Behind Kenyan Names is a Fascinating Story that Doesn’t have to Makes Sense

By Munene Kilongi

 

If unga ran for the country’s top seat in this year’s general elections, both frontrunners would be beaten hands down. This has triggered panic in government circles because the main opposition party has warmed its way into the heart of unga and both ‘parties’ are now threatening a revolution at the ballot.

 

Food prices have risen and unga maize meal – the nation’s favorite – has gone AWOL on eager Kenyan plates and many are not happy. Gloomy faces can be seen hovering around local shops as supplies run out. While the neighborhood posho mills have gone silent due to shortage of corn to mill.

 

Ugali, a cake made from maize flour keeps our gastronomic palate humming. This tummy-filling mound of energy is the national bread. Now ordinary folks have taken to scrumming, tussling, and, wrestling over the little that can be found in supermarket aisles. As scheming government officials who have caused the artificial shortage are now buying the commodity at a higher price from overseas ‘brokers’ and then subsidizing the same unga which is in short supply in the country.

 

With Kenyans at their wits end over this staple’s shortage it was refreshing to read of another angle on unga. A friend on social media posted about the ‘migration journey’ of the word unga into our local lingo.

 

It started with an obscure farmer’s organization. The Uasin N’gishu Growers Association. Set up by white farmers before the First World War, the flour milling enterprise packed the maize flour in two- kilo bags with the legend U.N.G.A plastered on the side.

 

This got me thinking about the odd ways names weave their ways into our national psyche and into the official books, even if they don’t necessarily make sense. A little town on the road trail between Nyahururu County and the distant Maralal town was known as the “remote route”. But the locals could not pronounce the English word. The town is now known as Rumuruti.

 

Deep in the picturesque bundus of Rift Valley there lived a white man only known to the locals as Corporal Peter. Being a peculiar feature in this area his name became a point of direction for travelers.
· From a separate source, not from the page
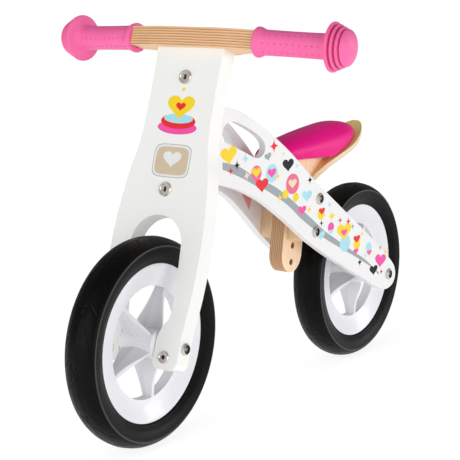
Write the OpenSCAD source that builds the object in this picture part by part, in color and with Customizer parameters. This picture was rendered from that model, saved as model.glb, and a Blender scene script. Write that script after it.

The area is called, Kapropita.

 

One time on an assignment in the dusty market center known as, Karendi, on the peripheries of Nairobi County, I asked my guide what the name meant. He pointed at some invisible border lines not far-off. Karendi marks the rear end of the posh Karen borough and the beginning of Kiambu County. Formerly it was known as Karen End.

 

The people of Kiambu County in Central Kenya remember a time white settler farmers used to play a strange game with a ‘creaky’ name at the only stadium around. As much as they tried they could not vocalize, Cricket. Today the stadium is known as kirigiti.

 

Not even our country’s name has been spared from this mangling of tongues and words.  Kenya is a mispronunciation of the Kamba word Kiinya, which means mountain, by European explorers and colonialists who were the first westerners to see Mt Kenya. A baffling turn of event because white people pronounce Kenya as, Kinya.

 

It’s not English words that get us all twisted — even African words. Most places in the country boast Maasai names because our erstwhile pastoralist brothers have been wandering all over the nation for ages. One time they grazed their herds on a breezy region which they named enaiwurwur (windy locality). But the population that peoples this area could not utter the tongue-twister. The region is now called Nyahururu.

 

At another place the Maasais found themselves among numerous donkeys that pooped everywhere and they called it ilmur “place of donkey droppings.” The locals who could not juggle the wording settled on the name, Limuru.

 

Recently, our talent at conjuring peculiar words got us recognition in the ninth edition of the Oxford dictionary. The brash and ubiquitous bicycle and motorbike taxis that are our perennial frenemies are now recognized globally. They first gained notoriety at the Kenya-Uganda border town in Busia County where they ferried passengers across both countries. They’d compete for passengers shouting:

 

“Border! Border!” We now call this pocket-sized speed demons, Boda Boda taxis.

 

The clash of nasal western accents and the fast African tongue with an occasional commingling of Hindu and Arabic words thrown into the mix has led to the conjuring of abracadabra names.

 

But it’s the insistence on communicating in English – which has been the official language of instruction for decades – that is the source of this confounding mash up of words.

 

When agricultural officers taught local farmers modern ways of growing potatoes, they spoke to them in English even though the farmers were illiterate. And the person instructing them is a local who, like them, cannot pronounce some words concisely.

 

They were taught to plant:

 

“One here! One here!” The farmers heard, “waru here! waru here!” And that’s how Kenyans came to identify potatoes as, waru.

 

Back to unga. Our appetite for ugali has been known for ages. Nearly half a century ago, a South African Miller noticed how we ate copious amounts of this meal and he built an unga mill in the fertile lands of the Rift Valley.

 

Run by a water turbine fed by the fast flowing Sosiani River, this thingamajig mesmerized the Nandi people who couldn’t stop talking about the turbine. From that time on the locality became known as Turbo.